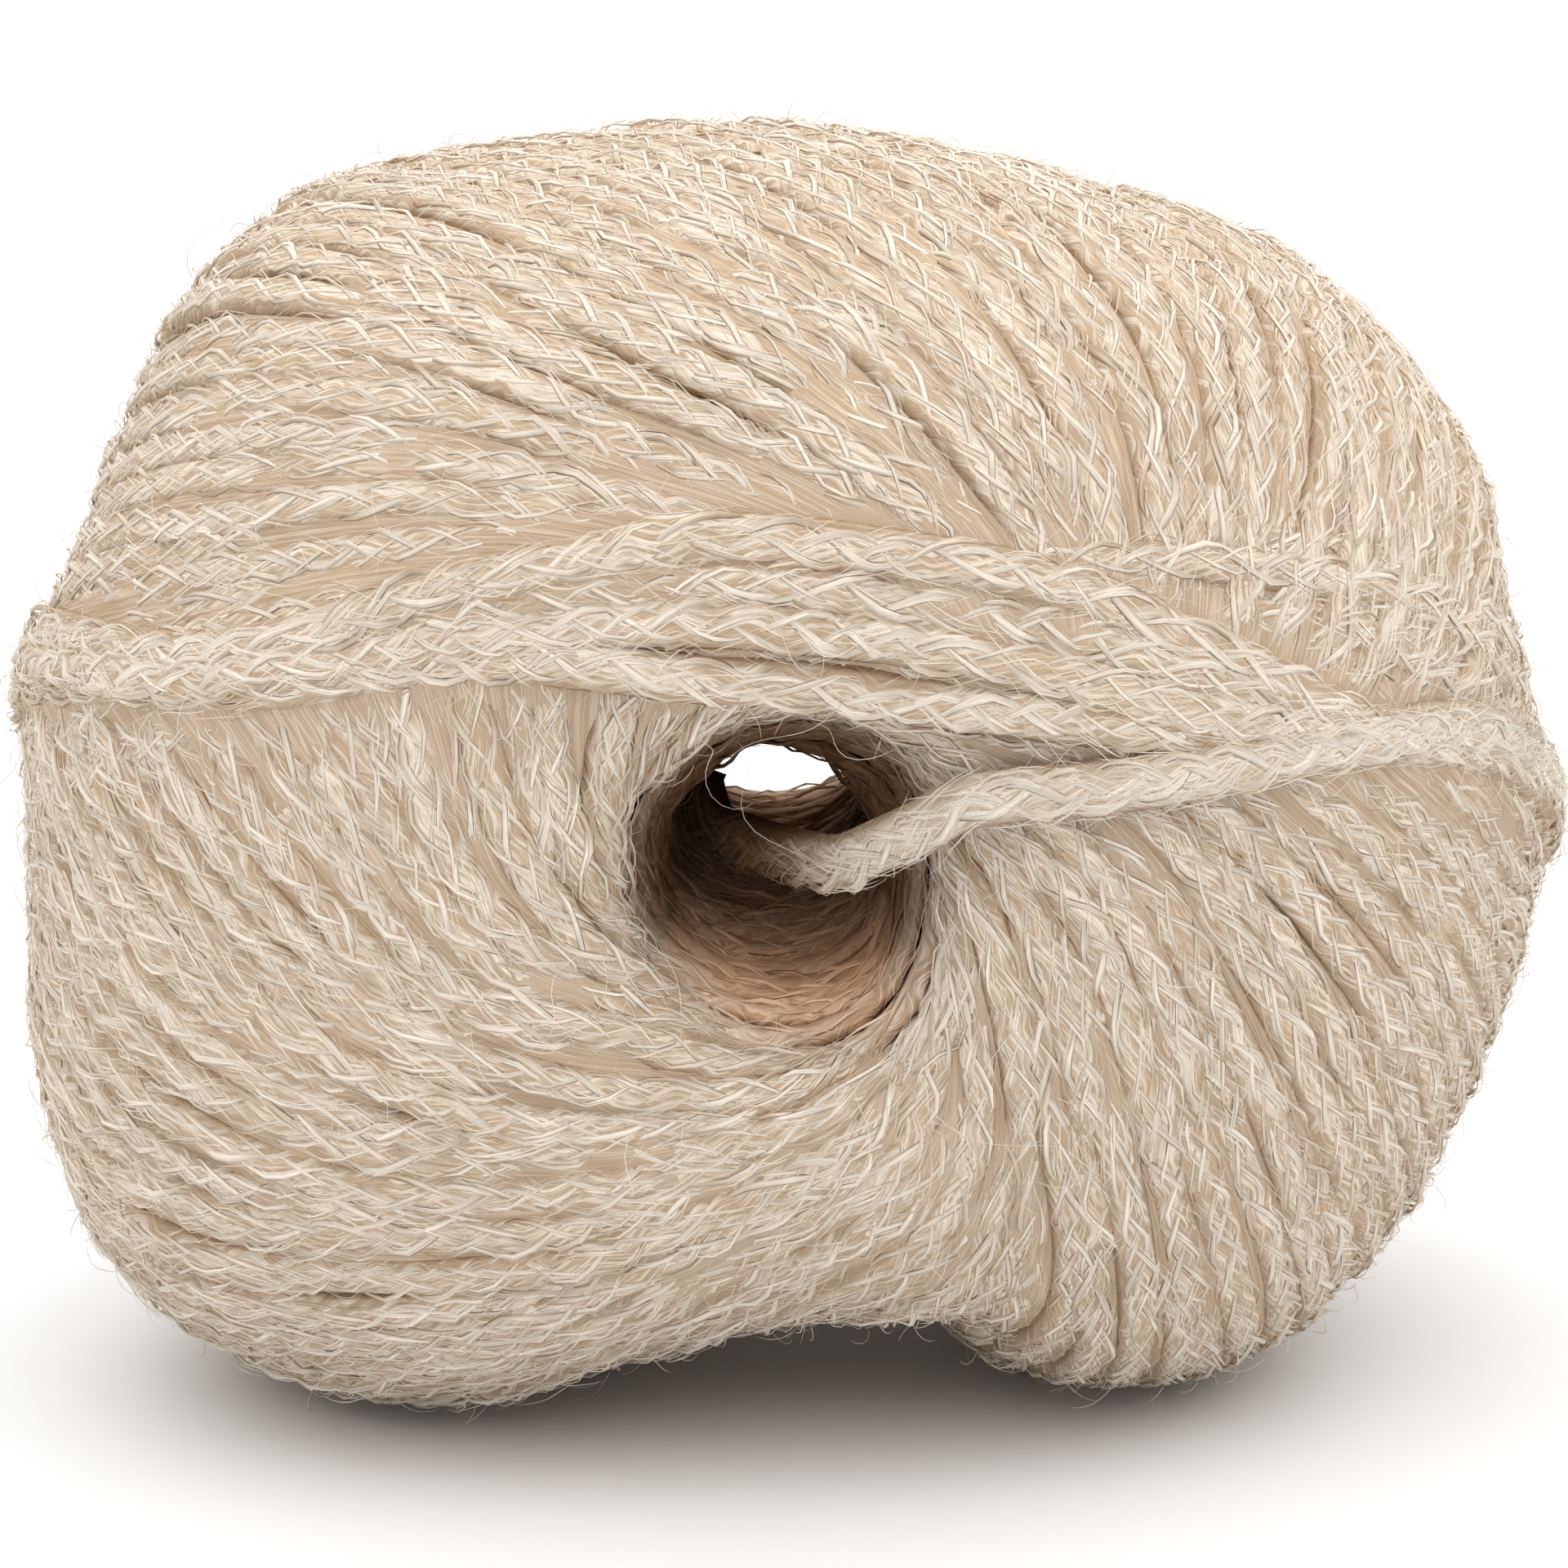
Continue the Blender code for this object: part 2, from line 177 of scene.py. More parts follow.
# %% Camera
CAMERA_AWAY = 0.400
CAMERA_UP = np.radians(11.5)
CAMERA_SIDE = np.radians(-1.0)
CAMERA_ROLL = np.radians(1.0)
FRAME_PIXELS = 1920
PIXELS_PER_METRE = 16100.0
LOOK_PIXEL = (958, 938)
look_at = EYE_AXIS - (0.0, 0.0, 0.2 * MM)
outward = np.array([np.sin(CAMERA_SIDE) * np.cos(CAMERA_UP), -np.cos(CAMERA_SIDE) * np.cos(CAMERA_UP),
                    np.sin(CAMERA_UP)])
right = np.cross(-outward, (0.0, 0.0, 1.0))
right /= np.linalg.norm(right)
upward = np.cross(right, -outward)
rolled_right = right * np.cos(CAMERA_ROLL) - upward * np.sin(CAMERA_ROLL)
rolled_up = upward * np.cos(CAMERA_ROLL) + right * np.sin(CAMERA_ROLL)
camera_data = bpy.data.cameras.new("camera")
camera_data.sensor_width = 36.0
camera_data.lens = PIXELS_PER_METRE * CAMERA_AWAY / FRAME_PIXELS * camera_data.sensor_width
camera_data.shift_x = (FRAME_PIXELS / 2 - LOOK_PIXEL[0]) / FRAME_PIXELS
camera_data.shift_y = (LOOK_PIXEL[1] - FRAME_PIXELS / 2) / FRAME_PIXELS
camera_data.clip_start = 0.01
camera = add_object("camera", camera_data)
turn = Matrix((rolled_right, rolled_up, outward)).transposed()
camera.matrix_world = Matrix.Translation(Vector(look_at + outward * CAMERA_AWAY)) @ turn.to_4x4()
bpy.context.scene.camera = camera
print("lens %.0f mm" % camera_data.lens)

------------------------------

From the listing above, reproduce all the lines exactly.

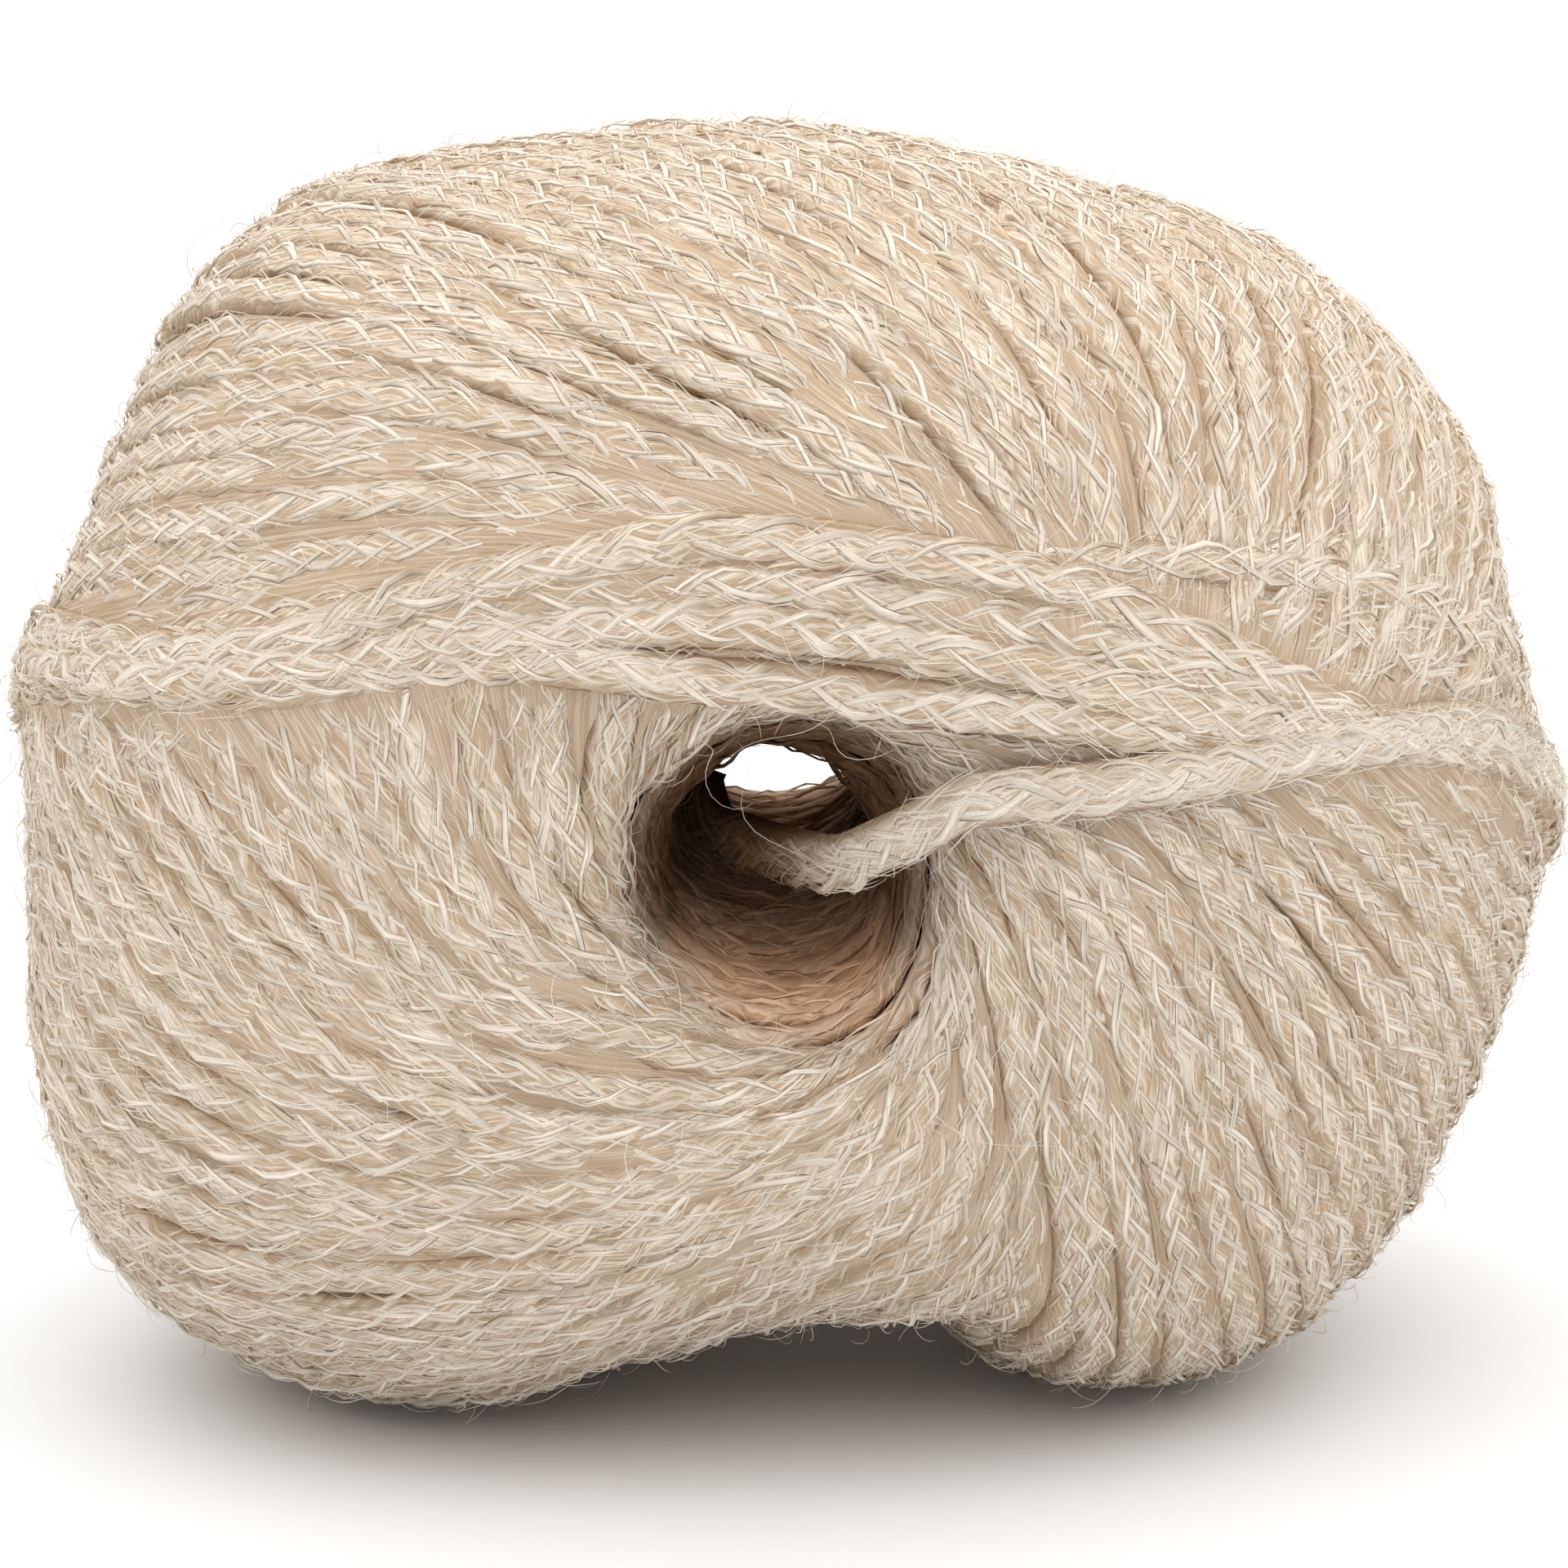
Continue the Blender code for this object: part 2, from line 177 of scene.py. More parts follow.
# %% Camera
CAMERA_AWAY = 0.400
CAMERA_UP = np.radians(11.5)
CAMERA_SIDE = np.radians(-1.0)
CAMERA_ROLL = np.radians(1.0)
FRAME_PIXELS = 1920
PIXELS_PER_METRE = 16100.0
LOOK_PIXEL = (958, 938)
look_at = EYE_AXIS - (0.0, 0.0, 0.2 * MM)
outward = np.array([np.sin(CAMERA_SIDE) * np.cos(CAMERA_UP), -np.cos(CAMERA_SIDE) * np.cos(CAMERA_UP),
                    np.sin(CAMERA_UP)])
right = np.cross(-outward, (0.0, 0.0, 1.0))
right /= np.linalg.norm(right)
upward = np.cross(right, -outward)
rolled_right = right * np.cos(CAMERA_ROLL) - upward * np.sin(CAMERA_ROLL)
rolled_up = upward * np.cos(CAMERA_ROLL) + right * np.sin(CAMERA_ROLL)
camera_data = bpy.data.cameras.new("camera")
camera_data.sensor_width = 36.0
camera_data.lens = PIXELS_PER_METRE * CAMERA_AWAY / FRAME_PIXELS * camera_data.sensor_width
camera_data.shift_x = (FRAME_PIXELS / 2 - LOOK_PIXEL[0]) / FRAME_PIXELS
camera_data.shift_y = (LOOK_PIXEL[1] - FRAME_PIXELS / 2) / FRAME_PIXELS
camera_data.clip_start = 0.01
camera = add_object("camera", camera_data)
turn = Matrix((rolled_right, rolled_up, outward)).transposed()
camera.matrix_world = Matrix.Translation(Vector(look_at + outward * CAMERA_AWAY)) @ turn.to_4x4()
bpy.context.scene.camera = camera
print("lens %.0f mm" % camera_data.lens)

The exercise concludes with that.